Exercise requirements. Write out all of the lines below, exactly and completely.

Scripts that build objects
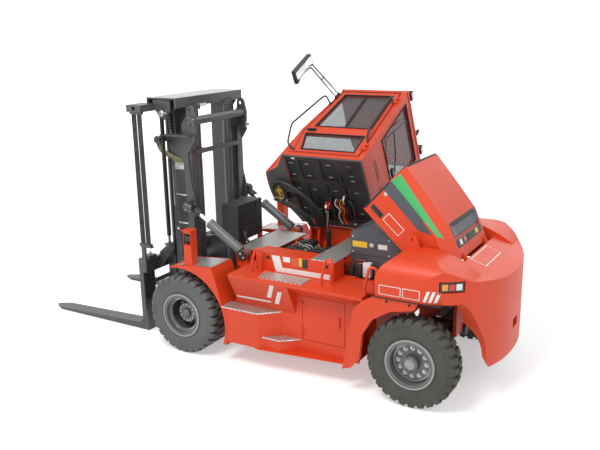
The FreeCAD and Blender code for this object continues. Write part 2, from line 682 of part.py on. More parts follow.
def weight_plan(z0, z1, front):
    """The counterweight seen from above: straight sides that run into a round tail."""
    left = [(TAIL_START, DECK_HALF), (-3360, 1178), (-3488, 1125), (-3642, 1003), (-3772, 800), (-3853, 610),
            (-3915, 400)]
    right = [(x, -y) for x, y in reversed(left)]
    tail = smooth([Vector(x, y, z0) for x, y in left + [(WEIGHT_REAR, 0)] + right])
    face = spline_face(tail, Vector(front, -DECK_HALF, z0), Vector(front, DECK_HALF, z0))
    return face.extrude(Vector(0, 0, z1 - z0))


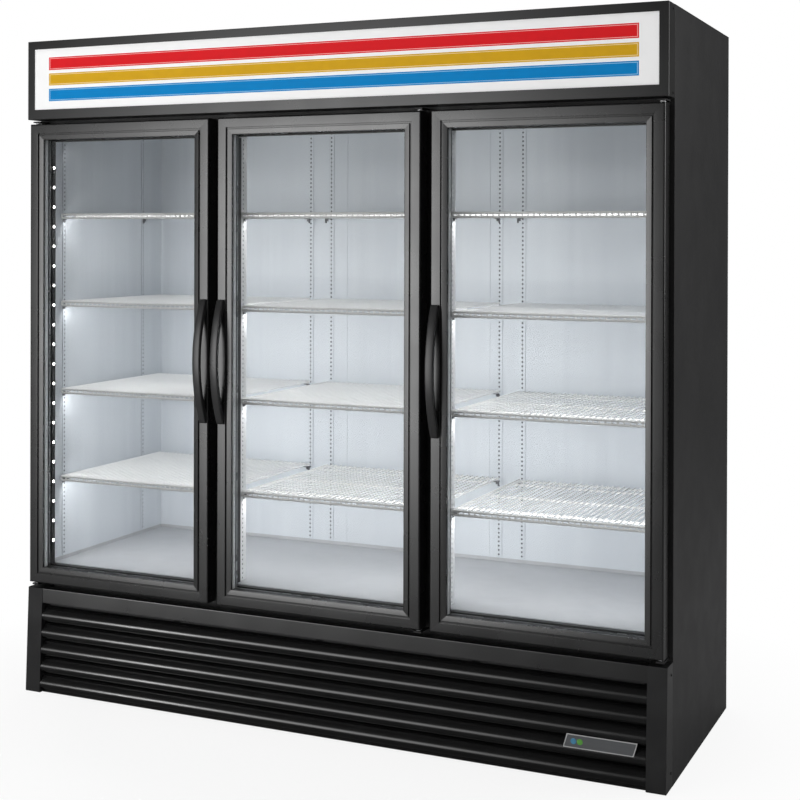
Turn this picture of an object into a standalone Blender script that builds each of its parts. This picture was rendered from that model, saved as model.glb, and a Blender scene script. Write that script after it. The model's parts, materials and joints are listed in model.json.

The completed task.
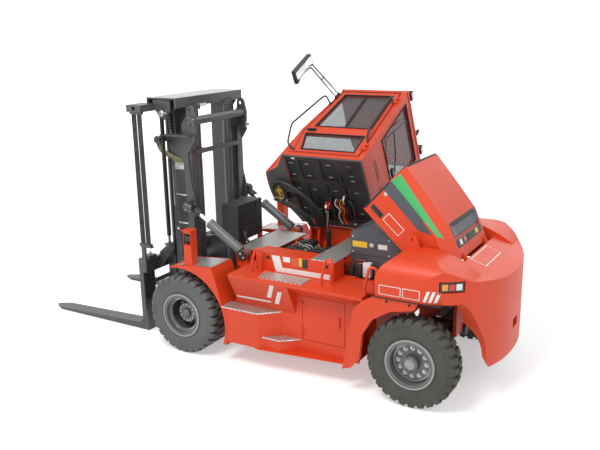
The FreeCAD and Blender code for this object continues. Write part 2, from line 682 of part.py on. More parts follow.
def weight_plan(z0, z1, front):
    """The counterweight seen from above: straight sides that run into a round tail."""
    left = [(TAIL_START, DECK_HALF), (-3360, 1178), (-3488, 1125), (-3642, 1003), (-3772, 800), (-3853, 610),
            (-3915, 400)]
    right = [(x, -y) for x, y in reversed(left)]
    tail = smooth([Vector(x, y, z0) for x, y in left + [(WEIGHT_REAR, 0)] + right])
    face = spline_face(tail, Vector(front, -DECK_HALF, z0), Vector(front, DECK_HALF, z0))
    return face.extrude(Vector(0, 0, z1 - z0))


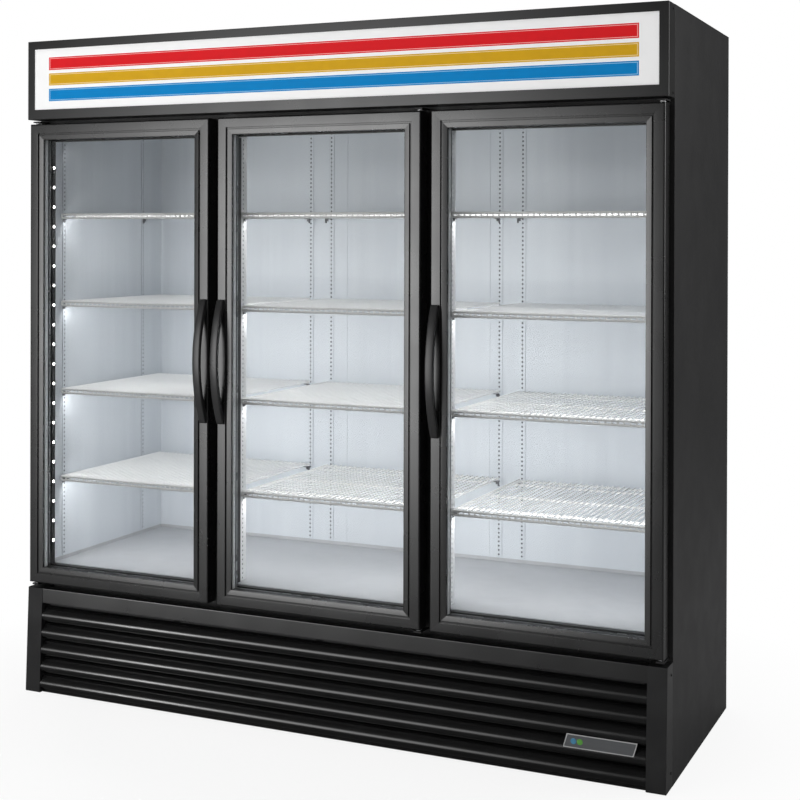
Turn this picture of an object into a standalone Blender script that builds each of its parts. This picture was rendered from that model, saved as model.glb, and a Blender scene script. Write that script after it. The model's parts, materials and joints are listed in model.json.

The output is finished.